Exercise:
Copy the full set of lines exactly as given.

Part of a data file
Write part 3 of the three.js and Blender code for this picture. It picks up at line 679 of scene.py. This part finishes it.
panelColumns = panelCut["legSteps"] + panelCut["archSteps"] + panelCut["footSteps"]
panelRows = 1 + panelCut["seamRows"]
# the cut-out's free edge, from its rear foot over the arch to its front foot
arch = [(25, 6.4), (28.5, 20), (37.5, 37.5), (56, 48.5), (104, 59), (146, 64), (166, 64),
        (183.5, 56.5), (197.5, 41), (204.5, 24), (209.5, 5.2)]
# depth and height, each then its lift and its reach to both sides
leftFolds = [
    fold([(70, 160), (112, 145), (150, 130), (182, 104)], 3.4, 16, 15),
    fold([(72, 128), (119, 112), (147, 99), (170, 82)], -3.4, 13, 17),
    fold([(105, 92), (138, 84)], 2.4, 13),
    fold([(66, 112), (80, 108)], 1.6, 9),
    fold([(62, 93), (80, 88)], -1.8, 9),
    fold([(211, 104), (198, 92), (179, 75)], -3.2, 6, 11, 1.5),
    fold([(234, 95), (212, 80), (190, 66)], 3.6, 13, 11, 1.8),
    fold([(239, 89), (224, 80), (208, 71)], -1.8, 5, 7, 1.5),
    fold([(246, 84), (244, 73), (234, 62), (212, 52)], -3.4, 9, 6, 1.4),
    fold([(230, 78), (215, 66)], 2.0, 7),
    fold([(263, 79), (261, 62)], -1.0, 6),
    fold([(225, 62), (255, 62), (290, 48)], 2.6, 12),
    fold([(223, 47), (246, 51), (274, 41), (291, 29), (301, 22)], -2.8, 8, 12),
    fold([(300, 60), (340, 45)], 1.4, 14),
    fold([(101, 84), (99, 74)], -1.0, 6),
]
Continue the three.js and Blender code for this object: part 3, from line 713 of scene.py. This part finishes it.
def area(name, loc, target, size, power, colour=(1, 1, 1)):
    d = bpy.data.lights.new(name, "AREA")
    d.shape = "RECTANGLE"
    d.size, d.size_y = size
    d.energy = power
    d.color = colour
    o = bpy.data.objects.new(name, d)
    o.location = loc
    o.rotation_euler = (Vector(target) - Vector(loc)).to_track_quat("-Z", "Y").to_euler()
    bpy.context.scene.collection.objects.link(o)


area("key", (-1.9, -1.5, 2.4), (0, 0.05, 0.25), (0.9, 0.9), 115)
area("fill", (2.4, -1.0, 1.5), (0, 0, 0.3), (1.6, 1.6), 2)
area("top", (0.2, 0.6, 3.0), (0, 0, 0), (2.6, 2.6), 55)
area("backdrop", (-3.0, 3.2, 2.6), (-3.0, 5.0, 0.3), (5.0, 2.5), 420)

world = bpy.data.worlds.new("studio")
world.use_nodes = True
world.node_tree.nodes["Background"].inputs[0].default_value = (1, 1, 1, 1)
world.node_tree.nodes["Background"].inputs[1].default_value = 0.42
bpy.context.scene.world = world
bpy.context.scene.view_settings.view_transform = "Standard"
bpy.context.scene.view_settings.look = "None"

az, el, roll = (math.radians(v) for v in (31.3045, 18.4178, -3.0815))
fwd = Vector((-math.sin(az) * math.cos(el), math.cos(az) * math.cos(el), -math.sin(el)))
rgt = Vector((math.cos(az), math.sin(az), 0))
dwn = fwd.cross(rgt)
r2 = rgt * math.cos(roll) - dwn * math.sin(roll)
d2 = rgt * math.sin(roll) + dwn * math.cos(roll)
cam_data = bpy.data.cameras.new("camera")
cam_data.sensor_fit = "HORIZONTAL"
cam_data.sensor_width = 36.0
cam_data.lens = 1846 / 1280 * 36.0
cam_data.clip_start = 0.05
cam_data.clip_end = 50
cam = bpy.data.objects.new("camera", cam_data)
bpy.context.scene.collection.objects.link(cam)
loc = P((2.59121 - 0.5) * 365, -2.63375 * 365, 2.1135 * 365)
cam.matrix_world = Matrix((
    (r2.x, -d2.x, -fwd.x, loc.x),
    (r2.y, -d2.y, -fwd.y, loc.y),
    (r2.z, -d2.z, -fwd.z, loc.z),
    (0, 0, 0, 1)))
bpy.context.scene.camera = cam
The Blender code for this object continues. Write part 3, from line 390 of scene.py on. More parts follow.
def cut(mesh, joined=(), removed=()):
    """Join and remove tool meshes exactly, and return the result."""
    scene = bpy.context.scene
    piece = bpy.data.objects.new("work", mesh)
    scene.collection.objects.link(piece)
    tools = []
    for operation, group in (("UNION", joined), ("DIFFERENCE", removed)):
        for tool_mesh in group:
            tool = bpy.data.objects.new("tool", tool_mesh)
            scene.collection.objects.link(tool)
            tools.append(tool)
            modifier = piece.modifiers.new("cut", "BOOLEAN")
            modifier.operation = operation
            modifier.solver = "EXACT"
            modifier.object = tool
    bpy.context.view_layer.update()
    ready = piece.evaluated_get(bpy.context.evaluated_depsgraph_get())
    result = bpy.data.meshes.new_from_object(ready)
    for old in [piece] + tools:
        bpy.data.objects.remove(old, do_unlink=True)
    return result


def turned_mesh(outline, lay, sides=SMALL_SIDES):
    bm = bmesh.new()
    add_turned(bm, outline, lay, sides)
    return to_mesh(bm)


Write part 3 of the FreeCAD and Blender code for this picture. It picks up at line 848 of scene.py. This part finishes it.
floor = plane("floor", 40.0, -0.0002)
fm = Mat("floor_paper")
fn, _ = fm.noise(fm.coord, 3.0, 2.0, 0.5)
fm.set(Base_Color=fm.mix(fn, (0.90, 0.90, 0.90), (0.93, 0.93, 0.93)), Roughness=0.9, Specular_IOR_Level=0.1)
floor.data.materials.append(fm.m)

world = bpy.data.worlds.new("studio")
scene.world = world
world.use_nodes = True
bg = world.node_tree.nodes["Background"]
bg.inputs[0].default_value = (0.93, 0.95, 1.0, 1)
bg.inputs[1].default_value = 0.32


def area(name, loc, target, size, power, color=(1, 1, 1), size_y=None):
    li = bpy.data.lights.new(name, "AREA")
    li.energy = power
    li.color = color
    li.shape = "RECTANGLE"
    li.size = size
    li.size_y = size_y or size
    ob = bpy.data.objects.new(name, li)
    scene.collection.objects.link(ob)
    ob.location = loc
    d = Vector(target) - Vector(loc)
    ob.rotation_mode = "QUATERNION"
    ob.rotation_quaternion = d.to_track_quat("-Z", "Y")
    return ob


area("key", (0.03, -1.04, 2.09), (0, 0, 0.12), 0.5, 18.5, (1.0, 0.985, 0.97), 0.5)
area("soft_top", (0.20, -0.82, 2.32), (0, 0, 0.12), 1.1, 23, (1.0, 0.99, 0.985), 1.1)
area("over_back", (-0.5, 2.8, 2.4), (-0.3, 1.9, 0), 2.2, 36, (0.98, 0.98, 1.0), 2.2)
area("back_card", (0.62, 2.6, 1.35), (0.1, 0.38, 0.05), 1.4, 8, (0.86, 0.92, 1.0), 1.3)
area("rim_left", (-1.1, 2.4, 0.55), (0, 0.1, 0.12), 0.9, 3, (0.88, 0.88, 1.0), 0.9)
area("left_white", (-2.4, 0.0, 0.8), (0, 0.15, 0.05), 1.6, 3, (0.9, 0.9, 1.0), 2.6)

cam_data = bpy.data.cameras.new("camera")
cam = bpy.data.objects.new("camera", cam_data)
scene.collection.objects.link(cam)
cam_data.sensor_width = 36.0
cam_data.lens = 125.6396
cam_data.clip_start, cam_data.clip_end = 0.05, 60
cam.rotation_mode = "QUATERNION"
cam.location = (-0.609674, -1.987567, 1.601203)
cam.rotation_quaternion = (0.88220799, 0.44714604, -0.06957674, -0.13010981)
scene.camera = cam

Finished answer:
Write part 3 of the three.js and Blender code for this picture. It picks up at line 679 of scene.py. This part finishes it.
panelColumns = panelCut["legSteps"] + panelCut["archSteps"] + panelCut["footSteps"]
panelRows = 1 + panelCut["seamRows"]
# the cut-out's free edge, from its rear foot over the arch to its front foot
arch = [(25, 6.4), (28.5, 20), (37.5, 37.5), (56, 48.5), (104, 59), (146, 64), (166, 64),
        (183.5, 56.5), (197.5, 41), (204.5, 24), (209.5, 5.2)]
# depth and height, each then its lift and its reach to both sides
leftFolds = [
    fold([(70, 160), (112, 145), (150, 130), (182, 104)], 3.4, 16, 15),
    fold([(72, 128), (119, 112), (147, 99), (170, 82)], -3.4, 13, 17),
    fold([(105, 92), (138, 84)], 2.4, 13),
    fold([(66, 112), (80, 108)], 1.6, 9),
    fold([(62, 93), (80, 88)], -1.8, 9),
    fold([(211, 104), (198, 92), (179, 75)], -3.2, 6, 11, 1.5),
    fold([(234, 95), (212, 80), (190, 66)], 3.6, 13, 11, 1.8),
    fold([(239, 89), (224, 80), (208, 71)], -1.8, 5, 7, 1.5),
    fold([(246, 84), (244, 73), (234, 62), (212, 52)], -3.4, 9, 6, 1.4),
    fold([(230, 78), (215, 66)], 2.0, 7),
    fold([(263, 79), (261, 62)], -1.0, 6),
    fold([(225, 62), (255, 62), (290, 48)], 2.6, 12),
    fold([(223, 47), (246, 51), (274, 41), (291, 29), (301, 22)], -2.8, 8, 12),
    fold([(300, 60), (340, 45)], 1.4, 14),
    fold([(101, 84), (99, 74)], -1.0, 6),
]
Continue the three.js and Blender code for this object: part 3, from line 713 of scene.py. This part finishes it.
def area(name, loc, target, size, power, colour=(1, 1, 1)):
    d = bpy.data.lights.new(name, "AREA")
    d.shape = "RECTANGLE"
    d.size, d.size_y = size
    d.energy = power
    d.color = colour
    o = bpy.data.objects.new(name, d)
    o.location = loc
    o.rotation_euler = (Vector(target) - Vector(loc)).to_track_quat("-Z", "Y").to_euler()
    bpy.context.scene.collection.objects.link(o)


area("key", (-1.9, -1.5, 2.4), (0, 0.05, 0.25), (0.9, 0.9), 115)
area("fill", (2.4, -1.0, 1.5), (0, 0, 0.3), (1.6, 1.6), 2)
area("top", (0.2, 0.6, 3.0), (0, 0, 0), (2.6, 2.6), 55)
area("backdrop", (-3.0, 3.2, 2.6), (-3.0, 5.0, 0.3), (5.0, 2.5), 420)

world = bpy.data.worlds.new("studio")
world.use_nodes = True
world.node_tree.nodes["Background"].inputs[0].default_value = (1, 1, 1, 1)
world.node_tree.nodes["Background"].inputs[1].default_value = 0.42
bpy.context.scene.world = world
bpy.context.scene.view_settings.view_transform = "Standard"
bpy.context.scene.view_settings.look = "None"

az, el, roll = (math.radians(v) for v in (31.3045, 18.4178, -3.0815))
fwd = Vector((-math.sin(az) * math.cos(el), math.cos(az) * math.cos(el), -math.sin(el)))
rgt = Vector((math.cos(az), math.sin(az), 0))
dwn = fwd.cross(rgt)
r2 = rgt * math.cos(roll) - dwn * math.sin(roll)
d2 = rgt * math.sin(roll) + dwn * math.cos(roll)
cam_data = bpy.data.cameras.new("camera")
cam_data.sensor_fit = "HORIZONTAL"
cam_data.sensor_width = 36.0
cam_data.lens = 1846 / 1280 * 36.0
cam_data.clip_start = 0.05
cam_data.clip_end = 50
cam = bpy.data.objects.new("camera", cam_data)
bpy.context.scene.collection.objects.link(cam)
loc = P((2.59121 - 0.5) * 365, -2.63375 * 365, 2.1135 * 365)
cam.matrix_world = Matrix((
    (r2.x, -d2.x, -fwd.x, loc.x),
    (r2.y, -d2.y, -fwd.y, loc.y),
    (r2.z, -d2.z, -fwd.z, loc.z),
    (0, 0, 0, 1)))
bpy.context.scene.camera = cam
The Blender code for this object continues. Write part 3, from line 390 of scene.py on. More parts follow.
def cut(mesh, joined=(), removed=()):
    """Join and remove tool meshes exactly, and return the result."""
    scene = bpy.context.scene
    piece = bpy.data.objects.new("work", mesh)
    scene.collection.objects.link(piece)
    tools = []
    for operation, group in (("UNION", joined), ("DIFFERENCE", removed)):
        for tool_mesh in group:
            tool = bpy.data.objects.new("tool", tool_mesh)
            scene.collection.objects.link(tool)
            tools.append(tool)
            modifier = piece.modifiers.new("cut", "BOOLEAN")
            modifier.operation = operation
            modifier.solver = "EXACT"
            modifier.object = tool
    bpy.context.view_layer.update()
    ready = piece.evaluated_get(bpy.context.evaluated_depsgraph_get())
    result = bpy.data.meshes.new_from_object(ready)
    for old in [piece] + tools:
        bpy.data.objects.remove(old, do_unlink=True)
    return result


def turned_mesh(outline, lay, sides=SMALL_SIDES):
    bm = bmesh.new()
    add_turned(bm, outline, lay, sides)
    return to_mesh(bm)


Write part 3 of the FreeCAD and Blender code for this picture. It picks up at line 848 of scene.py. This part finishes it.
floor = plane("floor", 40.0, -0.0002)
fm = Mat("floor_paper")
fn, _ = fm.noise(fm.coord, 3.0, 2.0, 0.5)
fm.set(Base_Color=fm.mix(fn, (0.90, 0.90, 0.90), (0.93, 0.93, 0.93)), Roughness=0.9, Specular_IOR_Level=0.1)
floor.data.materials.append(fm.m)

world = bpy.data.worlds.new("studio")
scene.world = world
world.use_nodes = True
bg = world.node_tree.nodes["Background"]
bg.inputs[0].default_value = (0.93, 0.95, 1.0, 1)
bg.inputs[1].default_value = 0.32


def area(name, loc, target, size, power, color=(1, 1, 1), size_y=None):
    li = bpy.data.lights.new(name, "AREA")
    li.energy = power
    li.color = color
    li.shape = "RECTANGLE"
    li.size = size
    li.size_y = size_y or size
    ob = bpy.data.objects.new(name, li)
    scene.collection.objects.link(ob)
    ob.location = loc
    d = Vector(target) - Vector(loc)
    ob.rotation_mode = "QUATERNION"
    ob.rotation_quaternion = d.to_track_quat("-Z", "Y")
    return ob


area("key", (0.03, -1.04, 2.09), (0, 0, 0.12), 0.5, 18.5, (1.0, 0.985, 0.97), 0.5)
area("soft_top", (0.20, -0.82, 2.32), (0, 0, 0.12), 1.1, 23, (1.0, 0.99, 0.985), 1.1)
area("over_back", (-0.5, 2.8, 2.4), (-0.3, 1.9, 0), 2.2, 36, (0.98, 0.98, 1.0), 2.2)
area("back_card", (0.62, 2.6, 1.35), (0.1, 0.38, 0.05), 1.4, 8, (0.86, 0.92, 1.0), 1.3)
area("rim_left", (-1.1, 2.4, 0.55), (0, 0.1, 0.12), 0.9, 3, (0.88, 0.88, 1.0), 0.9)
area("left_white", (-2.4, 0.0, 0.8), (0, 0.15, 0.05), 1.6, 3, (0.9, 0.9, 1.0), 2.6)

cam_data = bpy.data.cameras.new("camera")
cam = bpy.data.objects.new("camera", cam_data)
scene.collection.objects.link(cam)
cam_data.sensor_width = 36.0
cam_data.lens = 125.6396
cam_data.clip_start, cam_data.clip_end = 0.05, 60
cam.rotation_mode = "QUATERNION"
cam.location = (-0.609674, -1.987567, 1.601203)
cam.rotation_quaternion = (0.88220799, 0.44714604, -0.06957674, -0.13010981)
scene.camera = cam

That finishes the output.